### TASK STATEMENT:
For the material that follows, return exactly the lines from the one with "Write the Blender Python" through the one with "between neighbouring pieces", both ends included.

>> Begin DATASET CONTENT

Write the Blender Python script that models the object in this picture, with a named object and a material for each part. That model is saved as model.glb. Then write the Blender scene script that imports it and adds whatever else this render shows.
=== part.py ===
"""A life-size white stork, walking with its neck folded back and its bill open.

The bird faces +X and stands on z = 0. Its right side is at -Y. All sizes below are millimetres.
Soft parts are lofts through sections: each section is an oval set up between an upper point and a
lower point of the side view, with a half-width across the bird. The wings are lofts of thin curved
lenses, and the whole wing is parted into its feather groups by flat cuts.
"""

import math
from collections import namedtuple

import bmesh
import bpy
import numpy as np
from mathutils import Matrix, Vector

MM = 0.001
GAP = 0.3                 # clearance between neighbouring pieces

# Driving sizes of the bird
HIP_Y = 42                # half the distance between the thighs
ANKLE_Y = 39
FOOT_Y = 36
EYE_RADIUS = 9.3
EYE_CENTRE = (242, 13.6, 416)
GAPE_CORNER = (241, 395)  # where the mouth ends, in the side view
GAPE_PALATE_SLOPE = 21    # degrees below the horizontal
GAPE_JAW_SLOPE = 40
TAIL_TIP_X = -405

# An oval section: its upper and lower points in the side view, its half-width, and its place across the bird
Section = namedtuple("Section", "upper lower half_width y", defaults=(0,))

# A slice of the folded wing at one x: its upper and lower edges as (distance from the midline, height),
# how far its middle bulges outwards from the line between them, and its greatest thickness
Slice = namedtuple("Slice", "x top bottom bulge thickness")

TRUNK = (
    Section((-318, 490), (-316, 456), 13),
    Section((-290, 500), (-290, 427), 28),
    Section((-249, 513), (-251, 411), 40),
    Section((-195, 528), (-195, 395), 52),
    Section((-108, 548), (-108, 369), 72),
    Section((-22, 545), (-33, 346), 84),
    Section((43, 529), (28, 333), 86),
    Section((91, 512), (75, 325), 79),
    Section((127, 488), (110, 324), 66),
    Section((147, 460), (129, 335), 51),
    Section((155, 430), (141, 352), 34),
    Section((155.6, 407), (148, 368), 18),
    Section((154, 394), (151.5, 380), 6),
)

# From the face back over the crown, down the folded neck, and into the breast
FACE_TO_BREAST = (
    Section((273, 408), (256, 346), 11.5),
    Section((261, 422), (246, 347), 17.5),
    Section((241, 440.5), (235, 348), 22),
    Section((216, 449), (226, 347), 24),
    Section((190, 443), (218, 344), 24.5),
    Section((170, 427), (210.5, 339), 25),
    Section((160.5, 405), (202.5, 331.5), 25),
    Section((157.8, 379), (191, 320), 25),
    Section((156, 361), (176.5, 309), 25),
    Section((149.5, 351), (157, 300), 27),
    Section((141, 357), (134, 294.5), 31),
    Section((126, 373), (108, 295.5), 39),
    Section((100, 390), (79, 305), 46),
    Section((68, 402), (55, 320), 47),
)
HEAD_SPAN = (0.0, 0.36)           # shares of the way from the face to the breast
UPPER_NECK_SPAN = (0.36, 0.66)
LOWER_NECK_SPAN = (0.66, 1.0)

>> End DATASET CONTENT
>> Begin DATASET CONTENT

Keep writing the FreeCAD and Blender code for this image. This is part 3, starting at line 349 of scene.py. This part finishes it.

>> End DATASET CONTENT

### EXPECTED ANSWER:
Write the Blender Python script that models the object in this picture, with a named object and a material for each part. That model is saved as model.glb. Then write the Blender scene script that imports it and adds whatever else this render shows.
=== part.py ===
"""A life-size white stork, walking with its neck folded back and its bill open.

The bird faces +X and stands on z = 0. Its right side is at -Y. All sizes below are millimetres.
Soft parts are lofts through sections: each section is an oval set up between an upper point and a
lower point of the side view, with a half-width across the bird. The wings are lofts of thin curved
lenses, and the whole wing is parted into its feather groups by flat cuts.
"""

import math
from collections import namedtuple

import bmesh
import bpy
import numpy as np
from mathutils import Matrix, Vector

MM = 0.001
GAP = 0.3                 # clearance between neighbouring pieces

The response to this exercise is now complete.